Written instruction
Restate the whole listing exactly.

Dataset excerpt
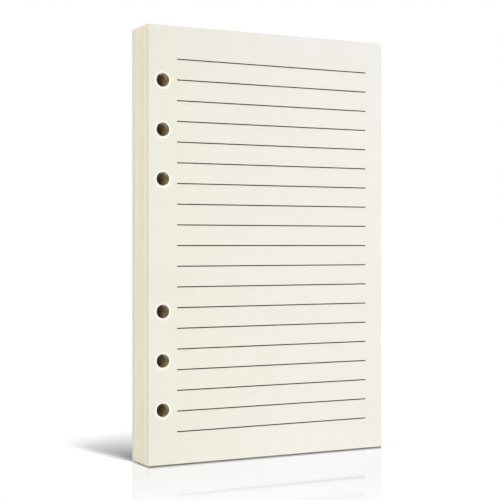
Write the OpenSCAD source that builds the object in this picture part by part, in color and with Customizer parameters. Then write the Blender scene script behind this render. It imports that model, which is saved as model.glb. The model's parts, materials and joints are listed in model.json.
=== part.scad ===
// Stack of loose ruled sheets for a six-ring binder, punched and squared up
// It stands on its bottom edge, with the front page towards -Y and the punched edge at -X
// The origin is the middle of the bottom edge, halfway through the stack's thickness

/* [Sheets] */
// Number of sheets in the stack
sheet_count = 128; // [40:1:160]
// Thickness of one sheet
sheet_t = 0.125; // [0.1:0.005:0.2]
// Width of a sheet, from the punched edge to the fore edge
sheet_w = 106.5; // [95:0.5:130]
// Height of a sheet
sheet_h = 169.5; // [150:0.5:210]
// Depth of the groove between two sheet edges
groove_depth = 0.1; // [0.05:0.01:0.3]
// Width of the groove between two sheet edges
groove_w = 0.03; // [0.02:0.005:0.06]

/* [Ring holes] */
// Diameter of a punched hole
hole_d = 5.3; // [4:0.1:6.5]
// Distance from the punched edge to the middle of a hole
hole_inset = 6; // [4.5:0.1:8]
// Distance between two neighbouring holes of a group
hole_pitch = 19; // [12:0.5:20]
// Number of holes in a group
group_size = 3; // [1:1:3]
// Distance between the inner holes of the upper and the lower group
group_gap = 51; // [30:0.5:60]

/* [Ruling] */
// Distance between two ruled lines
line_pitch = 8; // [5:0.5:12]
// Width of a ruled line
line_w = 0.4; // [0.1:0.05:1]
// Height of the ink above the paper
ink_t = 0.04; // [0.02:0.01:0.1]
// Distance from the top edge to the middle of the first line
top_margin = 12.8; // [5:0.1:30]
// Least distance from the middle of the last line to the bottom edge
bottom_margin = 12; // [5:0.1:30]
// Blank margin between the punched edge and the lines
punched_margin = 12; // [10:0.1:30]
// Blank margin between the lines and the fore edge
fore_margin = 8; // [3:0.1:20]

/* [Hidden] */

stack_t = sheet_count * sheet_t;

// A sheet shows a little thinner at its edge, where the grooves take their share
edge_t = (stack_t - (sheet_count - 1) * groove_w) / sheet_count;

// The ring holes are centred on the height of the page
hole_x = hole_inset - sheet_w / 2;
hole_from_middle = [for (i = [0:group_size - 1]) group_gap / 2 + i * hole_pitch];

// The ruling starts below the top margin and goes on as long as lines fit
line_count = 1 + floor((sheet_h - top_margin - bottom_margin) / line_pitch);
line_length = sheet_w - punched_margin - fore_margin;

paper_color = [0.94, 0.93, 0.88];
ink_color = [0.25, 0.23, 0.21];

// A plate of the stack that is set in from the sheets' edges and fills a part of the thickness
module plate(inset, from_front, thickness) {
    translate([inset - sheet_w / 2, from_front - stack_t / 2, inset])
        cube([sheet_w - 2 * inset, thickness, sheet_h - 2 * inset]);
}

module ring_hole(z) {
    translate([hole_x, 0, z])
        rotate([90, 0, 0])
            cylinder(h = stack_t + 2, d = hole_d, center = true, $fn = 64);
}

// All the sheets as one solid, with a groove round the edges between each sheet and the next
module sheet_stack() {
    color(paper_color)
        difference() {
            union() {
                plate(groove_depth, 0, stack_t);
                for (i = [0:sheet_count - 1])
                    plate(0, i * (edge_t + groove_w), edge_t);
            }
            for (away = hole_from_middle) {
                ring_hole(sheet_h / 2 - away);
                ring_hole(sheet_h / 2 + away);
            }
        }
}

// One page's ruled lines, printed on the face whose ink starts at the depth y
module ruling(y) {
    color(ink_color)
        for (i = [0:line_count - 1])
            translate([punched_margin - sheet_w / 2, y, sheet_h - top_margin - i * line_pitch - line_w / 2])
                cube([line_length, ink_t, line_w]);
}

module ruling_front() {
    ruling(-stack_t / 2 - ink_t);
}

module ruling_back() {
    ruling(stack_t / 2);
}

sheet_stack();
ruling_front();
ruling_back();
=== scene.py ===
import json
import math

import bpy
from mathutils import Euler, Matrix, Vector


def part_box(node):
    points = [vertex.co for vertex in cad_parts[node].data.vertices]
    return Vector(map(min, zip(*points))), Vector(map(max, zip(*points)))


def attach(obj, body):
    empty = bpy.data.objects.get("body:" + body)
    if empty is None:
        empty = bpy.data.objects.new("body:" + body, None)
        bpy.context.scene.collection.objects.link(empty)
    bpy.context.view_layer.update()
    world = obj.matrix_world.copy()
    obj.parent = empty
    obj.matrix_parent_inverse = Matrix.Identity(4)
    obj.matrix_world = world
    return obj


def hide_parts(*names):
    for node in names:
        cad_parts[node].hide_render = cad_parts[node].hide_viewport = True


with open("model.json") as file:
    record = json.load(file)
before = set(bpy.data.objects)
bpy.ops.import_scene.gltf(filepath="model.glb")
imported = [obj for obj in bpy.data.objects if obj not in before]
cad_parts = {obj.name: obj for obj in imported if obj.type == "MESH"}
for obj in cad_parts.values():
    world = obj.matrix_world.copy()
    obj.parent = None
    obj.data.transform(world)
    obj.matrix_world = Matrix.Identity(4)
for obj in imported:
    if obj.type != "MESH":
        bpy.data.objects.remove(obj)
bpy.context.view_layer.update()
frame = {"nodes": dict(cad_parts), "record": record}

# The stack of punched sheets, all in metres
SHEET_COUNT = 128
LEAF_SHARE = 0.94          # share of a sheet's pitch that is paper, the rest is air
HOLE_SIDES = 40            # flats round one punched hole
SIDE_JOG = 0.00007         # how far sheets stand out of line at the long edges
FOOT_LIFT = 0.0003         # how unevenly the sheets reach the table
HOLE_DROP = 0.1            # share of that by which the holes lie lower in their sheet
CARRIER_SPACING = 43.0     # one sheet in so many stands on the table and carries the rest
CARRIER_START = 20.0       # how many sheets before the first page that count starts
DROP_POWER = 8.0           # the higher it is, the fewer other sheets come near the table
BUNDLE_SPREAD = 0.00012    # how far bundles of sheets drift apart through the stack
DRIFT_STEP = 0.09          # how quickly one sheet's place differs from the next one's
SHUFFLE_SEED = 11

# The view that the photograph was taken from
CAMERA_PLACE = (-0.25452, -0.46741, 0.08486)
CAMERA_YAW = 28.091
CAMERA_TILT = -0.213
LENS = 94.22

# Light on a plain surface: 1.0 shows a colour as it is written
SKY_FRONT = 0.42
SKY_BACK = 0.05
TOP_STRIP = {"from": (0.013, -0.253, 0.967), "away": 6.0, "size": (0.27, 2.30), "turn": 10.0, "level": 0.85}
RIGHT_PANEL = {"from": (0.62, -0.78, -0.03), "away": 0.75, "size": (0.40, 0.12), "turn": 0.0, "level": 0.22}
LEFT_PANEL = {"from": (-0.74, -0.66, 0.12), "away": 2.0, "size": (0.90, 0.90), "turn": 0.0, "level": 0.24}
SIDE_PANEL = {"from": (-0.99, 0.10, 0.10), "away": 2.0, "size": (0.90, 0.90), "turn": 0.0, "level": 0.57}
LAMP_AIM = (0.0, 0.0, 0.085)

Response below
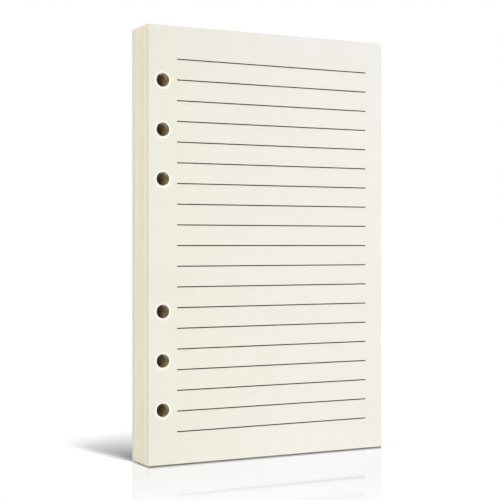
Write the OpenSCAD source that builds the object in this picture part by part, in color and with Customizer parameters. Then write the Blender scene script behind this render. It imports that model, which is saved as model.glb. The model's parts, materials and joints are listed in model.json.
=== part.scad ===
// Stack of loose ruled sheets for a six-ring binder, punched and squared up
// It stands on its bottom edge, with the front page towards -Y and the punched edge at -X
// The origin is the middle of the bottom edge, halfway through the stack's thickness

/* [Sheets] */
// Number of sheets in the stack
sheet_count = 128; // [40:1:160]
// Thickness of one sheet
sheet_t = 0.125; // [0.1:0.005:0.2]
// Width of a sheet, from the punched edge to the fore edge
sheet_w = 106.5; // [95:0.5:130]
// Height of a sheet
sheet_h = 169.5; // [150:0.5:210]
// Depth of the groove between two sheet edges
groove_depth = 0.1; // [0.05:0.01:0.3]
// Width of the groove between two sheet edges
groove_w = 0.03; // [0.02:0.005:0.06]

/* [Ring holes] */
// Diameter of a punched hole
hole_d = 5.3; // [4:0.1:6.5]
// Distance from the punched edge to the middle of a hole
hole_inset = 6; // [4.5:0.1:8]
// Distance between two neighbouring holes of a group
hole_pitch = 19; // [12:0.5:20]
// Number of holes in a group
group_size = 3; // [1:1:3]
// Distance between the inner holes of the upper and the lower group
group_gap = 51; // [30:0.5:60]

/* [Ruling] */
// Distance between two ruled lines
line_pitch = 8; // [5:0.5:12]
// Width of a ruled line
line_w = 0.4; // [0.1:0.05:1]
// Height of the ink above the paper
ink_t = 0.04; // [0.02:0.01:0.1]
// Distance from the top edge to the middle of the first line
top_margin = 12.8; // [5:0.1:30]
// Least distance from the middle of the last line to the bottom edge
bottom_margin = 12; // [5:0.1:30]
// Blank margin between the punched edge and the lines
punched_margin = 12; // [10:0.1:30]
// Blank margin between the lines and the fore edge
fore_margin = 8; // [3:0.1:20]

/* [Hidden] */

stack_t = sheet_count * sheet_t;

// A sheet shows a little thinner at its edge, where the grooves take their share
edge_t = (stack_t - (sheet_count - 1) * groove_w) / sheet_count;

// The ring holes are centred on the height of the page
hole_x = hole_inset - sheet_w / 2;
hole_from_middle = [for (i = [0:group_size - 1]) group_gap / 2 + i * hole_pitch];

// The ruling starts below the top margin and goes on as long as lines fit
line_count = 1 + floor((sheet_h - top_margin - bottom_margin) / line_pitch);
line_length = sheet_w - punched_margin - fore_margin;

paper_color = [0.94, 0.93, 0.88];
ink_color = [0.25, 0.23, 0.21];

// A plate of the stack that is set in from the sheets' edges and fills a part of the thickness
module plate(inset, from_front, thickness) {
    translate([inset - sheet_w / 2, from_front - stack_t / 2, inset])
        cube([sheet_w - 2 * inset, thickness, sheet_h - 2 * inset]);
}

module ring_hole(z) {
    translate([hole_x, 0, z])
        rotate([90, 0, 0])
            cylinder(h = stack_t + 2, d = hole_d, center = true, $fn = 64);
}

// All the sheets as one solid, with a groove round the edges between each sheet and the next
module sheet_stack() {
    color(paper_color)
        difference() {
            union() {
                plate(groove_depth, 0, stack_t);
                for (i = [0:sheet_count - 1])
                    plate(0, i * (edge_t + groove_w), edge_t);
            }
            for (away = hole_from_middle) {
                ring_hole(sheet_h / 2 - away);
                ring_hole(sheet_h / 2 + away);
            }
        }
}

// One page's ruled lines, printed on the face whose ink starts at the depth y
module ruling(y) {
    color(ink_color)
        for (i = [0:line_count - 1])
            translate([punched_margin - sheet_w / 2, y, sheet_h - top_margin - i * line_pitch - line_w / 2])
                cube([line_length, ink_t, line_w]);
}

module ruling_front() {
    ruling(-stack_t / 2 - ink_t);
}

module ruling_back() {
    ruling(stack_t / 2);
}

sheet_stack();
ruling_front();
ruling_back();
=== scene.py ===
import json
import math

import bpy
from mathutils import Euler, Matrix, Vector


def part_box(node):
    points = [vertex.co for vertex in cad_parts[node].data.vertices]
    return Vector(map(min, zip(*points))), Vector(map(max, zip(*points)))


def attach(obj, body):
    empty = bpy.data.objects.get("body:" + body)
    if empty is None:
        empty = bpy.data.objects.new("body:" + body, None)
        bpy.context.scene.collection.objects.link(empty)
    bpy.context.view_layer.update()
    world = obj.matrix_world.copy()
    obj.parent = empty
    obj.matrix_parent_inverse = Matrix.Identity(4)
    obj.matrix_world = world
    return obj


def hide_parts(*names):
    for node in names:
        cad_parts[node].hide_render = cad_parts[node].hide_viewport = True


with open("model.json") as file:
    record = json.load(file)
before = set(bpy.data.objects)
bpy.ops.import_scene.gltf(filepath="model.glb")
imported = [obj for obj in bpy.data.objects if obj not in before]
cad_parts = {obj.name: obj for obj in imported if obj.type == "MESH"}
for obj in cad_parts.values():
    world = obj.matrix_world.copy()
    obj.parent = None
    obj.data.transform(world)
    obj.matrix_world = Matrix.Identity(4)
for obj in imported:
    if obj.type != "MESH":
        bpy.data.objects.remove(obj)
bpy.context.view_layer.update()
frame = {"nodes": dict(cad_parts), "record": record}

# The stack of punched sheets, all in metres
SHEET_COUNT = 128
LEAF_SHARE = 0.94          # share of a sheet's pitch that is paper, the rest is air
HOLE_SIDES = 40            # flats round one punched hole
SIDE_JOG = 0.00007         # how far sheets stand out of line at the long edges
FOOT_LIFT = 0.0003         # how unevenly the sheets reach the table
HOLE_DROP = 0.1            # share of that by which the holes lie lower in their sheet
CARRIER_SPACING = 43.0     # one sheet in so many stands on the table and carries the rest
CARRIER_START = 20.0       # how many sheets before the first page that count starts
DROP_POWER = 8.0           # the higher it is, the fewer other sheets come near the table
BUNDLE_SPREAD = 0.00012    # how far bundles of sheets drift apart through the stack
DRIFT_STEP = 0.09          # how quickly one sheet's place differs from the next one's
SHUFFLE_SEED = 11

# The view that the photograph was taken from
CAMERA_PLACE = (-0.25452, -0.46741, 0.08486)
CAMERA_YAW = 28.091
CAMERA_TILT = -0.213
LENS = 94.22

# Light on a plain surface: 1.0 shows a colour as it is written
SKY_FRONT = 0.42
SKY_BACK = 0.05
TOP_STRIP = {"from": (0.013, -0.253, 0.967), "away": 6.0, "size": (0.27, 2.30), "turn": 10.0, "level": 0.85}
RIGHT_PANEL = {"from": (0.62, -0.78, -0.03), "away": 0.75, "size": (0.40, 0.12), "turn": 0.0, "level": 0.22}
LEFT_PANEL = {"from": (-0.74, -0.66, 0.12), "away": 2.0, "size": (0.90, 0.90), "turn": 0.0, "level": 0.24}
SIDE_PANEL = {"from": (-0.99, 0.10, 0.10), "away": 2.0, "size": (0.90, 0.90), "turn": 0.0, "level": 0.57}
LAMP_AIM = (0.0, 0.0, 0.085)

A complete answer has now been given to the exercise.